Give Finalists a Test

When you’ve narrowed down your list of candidates to 2 or 3, give each a test to see how they perform. Make the test similar to a typical task you’d have them do on any given day and give them a 1-5 hour timeframe to complete it.

An easy way to come up with a test is to give the candidates a brief of a task you do on a daily basis. Let them know their time constraints and that you’re available for questions as they do it. When they’re done, you can compare the VAs’ results with yours.

 Train Your VA

One mistake professionals consistently make when hiring a VA is not training him/her. Your new VA isn’t going to enter your life and magically know exactly how you like everything to be done. And the last thing you want is to fire a VA because you didn’t train them the way you wanted things to be done.

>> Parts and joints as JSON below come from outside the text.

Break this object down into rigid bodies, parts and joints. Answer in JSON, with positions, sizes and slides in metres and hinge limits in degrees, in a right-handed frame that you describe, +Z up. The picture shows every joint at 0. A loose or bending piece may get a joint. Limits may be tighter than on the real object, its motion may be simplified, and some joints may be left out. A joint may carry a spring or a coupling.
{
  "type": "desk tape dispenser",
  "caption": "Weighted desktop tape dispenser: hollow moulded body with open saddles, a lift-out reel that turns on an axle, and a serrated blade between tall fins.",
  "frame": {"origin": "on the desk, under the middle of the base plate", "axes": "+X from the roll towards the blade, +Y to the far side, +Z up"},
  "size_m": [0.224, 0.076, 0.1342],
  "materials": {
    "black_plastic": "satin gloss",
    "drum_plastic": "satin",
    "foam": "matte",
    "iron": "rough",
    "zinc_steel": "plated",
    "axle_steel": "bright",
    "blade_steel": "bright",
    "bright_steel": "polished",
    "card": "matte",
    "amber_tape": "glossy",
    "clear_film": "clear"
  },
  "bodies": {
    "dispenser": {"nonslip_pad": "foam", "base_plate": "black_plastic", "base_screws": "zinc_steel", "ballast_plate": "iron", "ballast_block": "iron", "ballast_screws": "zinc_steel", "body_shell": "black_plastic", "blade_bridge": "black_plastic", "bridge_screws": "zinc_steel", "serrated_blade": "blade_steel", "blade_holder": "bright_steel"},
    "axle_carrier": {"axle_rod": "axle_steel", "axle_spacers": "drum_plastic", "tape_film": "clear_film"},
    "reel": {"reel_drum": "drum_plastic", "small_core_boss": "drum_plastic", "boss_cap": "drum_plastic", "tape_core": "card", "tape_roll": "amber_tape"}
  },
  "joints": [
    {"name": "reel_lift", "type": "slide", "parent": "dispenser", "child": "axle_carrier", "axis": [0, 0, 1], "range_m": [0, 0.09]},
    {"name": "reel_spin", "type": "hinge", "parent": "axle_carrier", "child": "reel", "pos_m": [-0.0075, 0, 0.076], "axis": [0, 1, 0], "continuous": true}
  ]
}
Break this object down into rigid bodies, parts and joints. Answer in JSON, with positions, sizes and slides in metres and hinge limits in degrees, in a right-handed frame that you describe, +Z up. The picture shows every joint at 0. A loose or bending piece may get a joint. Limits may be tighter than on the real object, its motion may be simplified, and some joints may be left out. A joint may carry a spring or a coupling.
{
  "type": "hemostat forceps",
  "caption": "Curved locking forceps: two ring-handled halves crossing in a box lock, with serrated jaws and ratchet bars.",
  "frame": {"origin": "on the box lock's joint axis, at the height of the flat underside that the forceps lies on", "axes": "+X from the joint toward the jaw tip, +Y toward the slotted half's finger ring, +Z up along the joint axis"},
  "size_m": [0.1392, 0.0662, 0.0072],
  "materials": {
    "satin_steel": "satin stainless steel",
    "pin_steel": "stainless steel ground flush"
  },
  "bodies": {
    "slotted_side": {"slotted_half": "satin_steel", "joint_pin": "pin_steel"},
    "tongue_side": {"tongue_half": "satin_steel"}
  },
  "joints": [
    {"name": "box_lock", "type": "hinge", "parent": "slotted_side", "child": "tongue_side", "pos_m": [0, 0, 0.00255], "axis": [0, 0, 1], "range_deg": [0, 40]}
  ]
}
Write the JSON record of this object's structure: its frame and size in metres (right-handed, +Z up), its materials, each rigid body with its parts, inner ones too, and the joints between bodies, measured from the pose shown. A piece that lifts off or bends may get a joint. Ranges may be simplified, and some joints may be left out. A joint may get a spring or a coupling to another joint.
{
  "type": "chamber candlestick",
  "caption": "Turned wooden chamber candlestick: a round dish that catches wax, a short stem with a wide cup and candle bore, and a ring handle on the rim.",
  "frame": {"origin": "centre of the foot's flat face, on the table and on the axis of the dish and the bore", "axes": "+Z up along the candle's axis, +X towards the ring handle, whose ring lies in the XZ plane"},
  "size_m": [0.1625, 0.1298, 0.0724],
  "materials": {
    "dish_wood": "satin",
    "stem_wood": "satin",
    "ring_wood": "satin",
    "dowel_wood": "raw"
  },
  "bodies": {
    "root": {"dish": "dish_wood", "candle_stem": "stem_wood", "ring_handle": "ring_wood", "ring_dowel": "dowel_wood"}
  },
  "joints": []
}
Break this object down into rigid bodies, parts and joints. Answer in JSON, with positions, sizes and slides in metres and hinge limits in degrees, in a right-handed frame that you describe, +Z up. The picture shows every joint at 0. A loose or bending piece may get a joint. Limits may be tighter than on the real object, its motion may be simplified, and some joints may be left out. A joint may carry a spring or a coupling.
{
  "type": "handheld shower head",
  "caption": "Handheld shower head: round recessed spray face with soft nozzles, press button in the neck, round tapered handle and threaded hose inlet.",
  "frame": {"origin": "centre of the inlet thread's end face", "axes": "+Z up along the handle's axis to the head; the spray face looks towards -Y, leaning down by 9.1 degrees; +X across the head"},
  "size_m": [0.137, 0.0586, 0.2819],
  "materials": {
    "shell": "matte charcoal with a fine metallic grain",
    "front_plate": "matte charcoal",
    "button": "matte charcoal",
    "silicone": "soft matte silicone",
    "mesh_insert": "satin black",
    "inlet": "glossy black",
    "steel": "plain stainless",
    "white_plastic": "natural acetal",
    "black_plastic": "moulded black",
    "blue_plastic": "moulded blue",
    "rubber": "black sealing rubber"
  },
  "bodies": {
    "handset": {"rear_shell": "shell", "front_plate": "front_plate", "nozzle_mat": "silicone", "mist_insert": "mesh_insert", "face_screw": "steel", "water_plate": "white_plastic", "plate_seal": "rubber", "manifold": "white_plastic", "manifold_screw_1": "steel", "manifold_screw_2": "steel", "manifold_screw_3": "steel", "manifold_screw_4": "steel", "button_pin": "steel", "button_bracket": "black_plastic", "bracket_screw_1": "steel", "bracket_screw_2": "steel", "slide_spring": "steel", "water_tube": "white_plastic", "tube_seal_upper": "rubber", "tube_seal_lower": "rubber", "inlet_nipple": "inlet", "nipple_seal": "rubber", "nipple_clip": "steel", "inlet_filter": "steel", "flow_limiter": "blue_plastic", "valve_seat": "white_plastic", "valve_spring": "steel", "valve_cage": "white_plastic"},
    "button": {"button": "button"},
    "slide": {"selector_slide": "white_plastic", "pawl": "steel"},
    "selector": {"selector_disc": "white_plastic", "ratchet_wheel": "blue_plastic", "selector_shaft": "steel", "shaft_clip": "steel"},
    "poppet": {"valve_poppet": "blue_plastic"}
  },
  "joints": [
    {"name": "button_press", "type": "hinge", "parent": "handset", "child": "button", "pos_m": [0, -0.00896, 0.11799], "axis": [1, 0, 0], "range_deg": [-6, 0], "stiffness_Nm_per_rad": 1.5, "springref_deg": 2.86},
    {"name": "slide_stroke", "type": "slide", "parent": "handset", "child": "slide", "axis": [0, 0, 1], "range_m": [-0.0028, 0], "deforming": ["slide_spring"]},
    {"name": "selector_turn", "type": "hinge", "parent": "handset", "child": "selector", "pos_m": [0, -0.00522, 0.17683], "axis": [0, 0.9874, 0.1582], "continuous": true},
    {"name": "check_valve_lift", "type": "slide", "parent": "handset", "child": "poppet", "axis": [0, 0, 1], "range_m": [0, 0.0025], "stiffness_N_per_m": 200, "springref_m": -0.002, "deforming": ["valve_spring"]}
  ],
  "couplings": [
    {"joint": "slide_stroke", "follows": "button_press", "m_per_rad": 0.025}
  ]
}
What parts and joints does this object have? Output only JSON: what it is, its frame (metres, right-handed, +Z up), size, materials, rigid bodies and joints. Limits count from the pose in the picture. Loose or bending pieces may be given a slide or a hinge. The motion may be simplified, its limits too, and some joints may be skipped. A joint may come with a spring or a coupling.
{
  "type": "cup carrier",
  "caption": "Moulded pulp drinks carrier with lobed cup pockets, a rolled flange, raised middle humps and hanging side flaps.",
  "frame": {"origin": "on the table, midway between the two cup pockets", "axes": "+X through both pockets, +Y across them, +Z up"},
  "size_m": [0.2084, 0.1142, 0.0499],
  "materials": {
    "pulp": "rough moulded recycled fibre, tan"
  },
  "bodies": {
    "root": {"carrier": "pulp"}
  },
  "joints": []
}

To train your VA, lay out clear expectations for each task he/she will complete. Also, explain how you will evaluate the tasks and the VA’s overall performance.

You should also leave a clear invitation for questions whenever your VA gets stuck. Checking in regularly with your VA until he/she feels comfortable with your tasks is another great way to build trust.

Communicate Often

Communicating often will be the foundation of your relationship with your VA. Try setting up a weekly check-in with your VA to align tasks and priorities. That way you both have clear expectations for what should be done at the end of the day.

Also use this line of communication to give specific feedback on tasks, especially during training.

Finally, congratulate your VA on his/her good work. Being a VA can sometimes be a thankless job, especially if your VA works from home. They will appreciate your gratitude and will work harder for you in the future.  The more time I had to spend working strategically on my Company, the faster it grew. I now have a great team of people that come to the office, but I also still have my VA to help me organize my life and keep me from doing any simple but time consuming tasks.